--- Written request ---
Write out, word for word, only the data from its first line to the line containing "return loop".
## begin
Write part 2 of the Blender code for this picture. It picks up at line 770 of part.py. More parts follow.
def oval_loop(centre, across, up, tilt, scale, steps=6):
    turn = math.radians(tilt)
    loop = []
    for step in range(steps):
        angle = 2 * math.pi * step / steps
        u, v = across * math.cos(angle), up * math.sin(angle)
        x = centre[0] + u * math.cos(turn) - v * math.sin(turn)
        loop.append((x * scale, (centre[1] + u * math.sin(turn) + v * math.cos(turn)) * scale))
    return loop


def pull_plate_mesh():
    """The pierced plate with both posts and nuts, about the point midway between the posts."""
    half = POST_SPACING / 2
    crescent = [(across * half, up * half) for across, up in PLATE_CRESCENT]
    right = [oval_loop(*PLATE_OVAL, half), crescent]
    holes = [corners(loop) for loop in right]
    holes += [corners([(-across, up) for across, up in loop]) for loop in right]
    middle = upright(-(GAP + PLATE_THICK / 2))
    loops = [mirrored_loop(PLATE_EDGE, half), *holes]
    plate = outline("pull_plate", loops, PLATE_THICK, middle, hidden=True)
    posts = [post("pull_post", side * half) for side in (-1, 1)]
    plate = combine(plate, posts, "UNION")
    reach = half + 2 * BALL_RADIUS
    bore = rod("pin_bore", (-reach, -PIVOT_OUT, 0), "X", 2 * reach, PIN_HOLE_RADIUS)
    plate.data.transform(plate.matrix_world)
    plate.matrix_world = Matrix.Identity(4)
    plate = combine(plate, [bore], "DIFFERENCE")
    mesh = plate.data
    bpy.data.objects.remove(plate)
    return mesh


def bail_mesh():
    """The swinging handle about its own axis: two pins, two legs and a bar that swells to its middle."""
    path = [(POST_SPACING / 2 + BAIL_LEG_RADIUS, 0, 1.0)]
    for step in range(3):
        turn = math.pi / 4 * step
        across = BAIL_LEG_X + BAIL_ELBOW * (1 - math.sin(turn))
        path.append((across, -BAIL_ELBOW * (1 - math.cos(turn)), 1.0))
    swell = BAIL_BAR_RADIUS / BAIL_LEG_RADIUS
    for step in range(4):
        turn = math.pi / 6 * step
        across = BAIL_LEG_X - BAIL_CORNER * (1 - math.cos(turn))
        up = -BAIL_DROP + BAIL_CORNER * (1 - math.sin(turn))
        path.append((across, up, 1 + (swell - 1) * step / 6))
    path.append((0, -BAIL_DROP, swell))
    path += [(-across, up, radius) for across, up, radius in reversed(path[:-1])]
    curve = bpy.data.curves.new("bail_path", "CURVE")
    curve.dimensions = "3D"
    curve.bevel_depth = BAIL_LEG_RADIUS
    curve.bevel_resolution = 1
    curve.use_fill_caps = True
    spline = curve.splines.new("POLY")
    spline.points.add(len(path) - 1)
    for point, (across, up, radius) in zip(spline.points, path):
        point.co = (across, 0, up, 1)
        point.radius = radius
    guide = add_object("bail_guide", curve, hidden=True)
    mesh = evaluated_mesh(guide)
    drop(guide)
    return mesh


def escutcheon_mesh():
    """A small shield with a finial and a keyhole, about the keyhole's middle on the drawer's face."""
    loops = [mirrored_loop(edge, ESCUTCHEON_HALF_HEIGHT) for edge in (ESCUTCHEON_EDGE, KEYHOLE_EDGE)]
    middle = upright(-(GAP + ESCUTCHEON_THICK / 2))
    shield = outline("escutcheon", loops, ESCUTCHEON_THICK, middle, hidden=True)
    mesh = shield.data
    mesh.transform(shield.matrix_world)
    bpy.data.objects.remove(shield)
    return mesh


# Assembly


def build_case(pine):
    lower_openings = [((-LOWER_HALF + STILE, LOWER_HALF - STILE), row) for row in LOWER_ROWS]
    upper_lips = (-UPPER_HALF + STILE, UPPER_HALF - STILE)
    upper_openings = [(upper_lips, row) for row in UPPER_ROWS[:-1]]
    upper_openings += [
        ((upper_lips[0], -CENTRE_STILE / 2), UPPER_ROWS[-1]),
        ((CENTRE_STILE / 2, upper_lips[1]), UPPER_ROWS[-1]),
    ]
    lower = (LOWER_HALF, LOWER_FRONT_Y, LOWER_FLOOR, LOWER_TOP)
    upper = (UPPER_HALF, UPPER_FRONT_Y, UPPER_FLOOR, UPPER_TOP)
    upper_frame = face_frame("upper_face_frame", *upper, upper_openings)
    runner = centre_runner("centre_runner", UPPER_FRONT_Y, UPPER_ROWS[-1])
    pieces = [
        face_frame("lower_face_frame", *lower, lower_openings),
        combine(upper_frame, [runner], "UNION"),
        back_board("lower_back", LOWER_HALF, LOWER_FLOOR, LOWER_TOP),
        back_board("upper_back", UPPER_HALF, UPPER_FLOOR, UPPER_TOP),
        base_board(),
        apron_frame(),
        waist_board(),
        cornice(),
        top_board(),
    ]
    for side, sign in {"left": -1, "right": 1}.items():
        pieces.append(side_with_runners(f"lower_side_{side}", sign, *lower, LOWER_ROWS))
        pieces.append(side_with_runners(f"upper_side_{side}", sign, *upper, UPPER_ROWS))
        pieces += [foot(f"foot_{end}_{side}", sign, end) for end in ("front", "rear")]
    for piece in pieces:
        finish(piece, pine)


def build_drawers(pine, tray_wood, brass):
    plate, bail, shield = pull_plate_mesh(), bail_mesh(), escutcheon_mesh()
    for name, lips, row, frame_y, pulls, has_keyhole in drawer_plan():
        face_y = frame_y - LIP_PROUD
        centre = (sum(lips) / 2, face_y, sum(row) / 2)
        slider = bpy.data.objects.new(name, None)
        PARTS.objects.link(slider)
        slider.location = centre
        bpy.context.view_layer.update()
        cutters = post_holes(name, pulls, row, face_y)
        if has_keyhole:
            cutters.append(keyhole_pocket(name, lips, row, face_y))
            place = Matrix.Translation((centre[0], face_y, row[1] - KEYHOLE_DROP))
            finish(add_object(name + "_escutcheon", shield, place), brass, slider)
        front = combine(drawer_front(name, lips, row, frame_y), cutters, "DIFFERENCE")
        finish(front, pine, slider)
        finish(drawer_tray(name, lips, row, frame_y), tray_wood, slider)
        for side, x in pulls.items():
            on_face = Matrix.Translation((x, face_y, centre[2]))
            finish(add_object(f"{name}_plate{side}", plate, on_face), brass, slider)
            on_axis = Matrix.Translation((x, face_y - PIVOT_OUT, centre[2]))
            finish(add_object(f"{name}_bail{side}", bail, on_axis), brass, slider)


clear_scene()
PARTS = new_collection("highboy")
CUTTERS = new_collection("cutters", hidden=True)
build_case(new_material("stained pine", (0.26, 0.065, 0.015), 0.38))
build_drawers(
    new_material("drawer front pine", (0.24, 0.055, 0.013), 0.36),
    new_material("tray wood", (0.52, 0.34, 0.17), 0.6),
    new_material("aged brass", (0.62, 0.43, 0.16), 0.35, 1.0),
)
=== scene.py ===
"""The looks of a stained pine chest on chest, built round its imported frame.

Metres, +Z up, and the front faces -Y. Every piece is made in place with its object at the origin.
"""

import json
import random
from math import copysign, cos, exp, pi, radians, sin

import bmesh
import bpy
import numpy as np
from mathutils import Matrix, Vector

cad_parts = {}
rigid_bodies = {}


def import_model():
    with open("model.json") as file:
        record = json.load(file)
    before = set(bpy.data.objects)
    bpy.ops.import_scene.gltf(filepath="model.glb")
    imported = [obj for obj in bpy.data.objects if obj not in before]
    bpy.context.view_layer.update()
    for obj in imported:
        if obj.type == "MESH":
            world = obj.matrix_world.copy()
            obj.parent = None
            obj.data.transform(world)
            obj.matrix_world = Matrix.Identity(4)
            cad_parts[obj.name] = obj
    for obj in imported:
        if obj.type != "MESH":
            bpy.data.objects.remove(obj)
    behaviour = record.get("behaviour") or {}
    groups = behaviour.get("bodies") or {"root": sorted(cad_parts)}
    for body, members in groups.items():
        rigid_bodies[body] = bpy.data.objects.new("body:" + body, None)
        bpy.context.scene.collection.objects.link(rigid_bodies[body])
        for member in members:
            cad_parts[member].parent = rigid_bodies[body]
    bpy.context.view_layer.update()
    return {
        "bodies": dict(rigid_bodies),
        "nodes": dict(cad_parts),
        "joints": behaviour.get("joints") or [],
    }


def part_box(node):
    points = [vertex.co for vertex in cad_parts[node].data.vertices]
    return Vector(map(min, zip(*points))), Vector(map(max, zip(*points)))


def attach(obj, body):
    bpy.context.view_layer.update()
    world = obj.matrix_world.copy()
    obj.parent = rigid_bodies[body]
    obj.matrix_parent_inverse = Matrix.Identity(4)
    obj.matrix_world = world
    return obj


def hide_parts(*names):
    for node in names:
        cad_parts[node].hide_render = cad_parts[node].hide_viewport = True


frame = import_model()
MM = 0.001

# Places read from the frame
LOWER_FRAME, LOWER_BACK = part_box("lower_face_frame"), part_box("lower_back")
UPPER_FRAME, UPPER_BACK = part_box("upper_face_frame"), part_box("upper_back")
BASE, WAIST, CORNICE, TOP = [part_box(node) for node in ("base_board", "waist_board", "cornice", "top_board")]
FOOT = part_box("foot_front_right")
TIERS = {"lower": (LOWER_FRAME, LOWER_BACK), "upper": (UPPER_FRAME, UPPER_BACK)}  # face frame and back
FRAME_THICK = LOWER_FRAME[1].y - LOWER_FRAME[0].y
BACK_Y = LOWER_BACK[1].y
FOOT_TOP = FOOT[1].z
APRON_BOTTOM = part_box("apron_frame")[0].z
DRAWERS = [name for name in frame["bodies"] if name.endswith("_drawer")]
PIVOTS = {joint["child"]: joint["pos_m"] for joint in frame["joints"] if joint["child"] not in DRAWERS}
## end
--- Answer to the exercise ---
Write part 2 of the Blender code for this picture. It picks up at line 770 of part.py. More parts follow.
def oval_loop(centre, across, up, tilt, scale, steps=6):
    turn = math.radians(tilt)
    loop = []
    for step in range(steps):
        angle = 2 * math.pi * step / steps
        u, v = across * math.cos(angle), up * math.sin(angle)
        x = centre[0] + u * math.cos(turn) - v * math.sin(turn)
        loop.append((x * scale, (centre[1] + u * math.sin(turn) + v * math.cos(turn)) * scale))
    return loop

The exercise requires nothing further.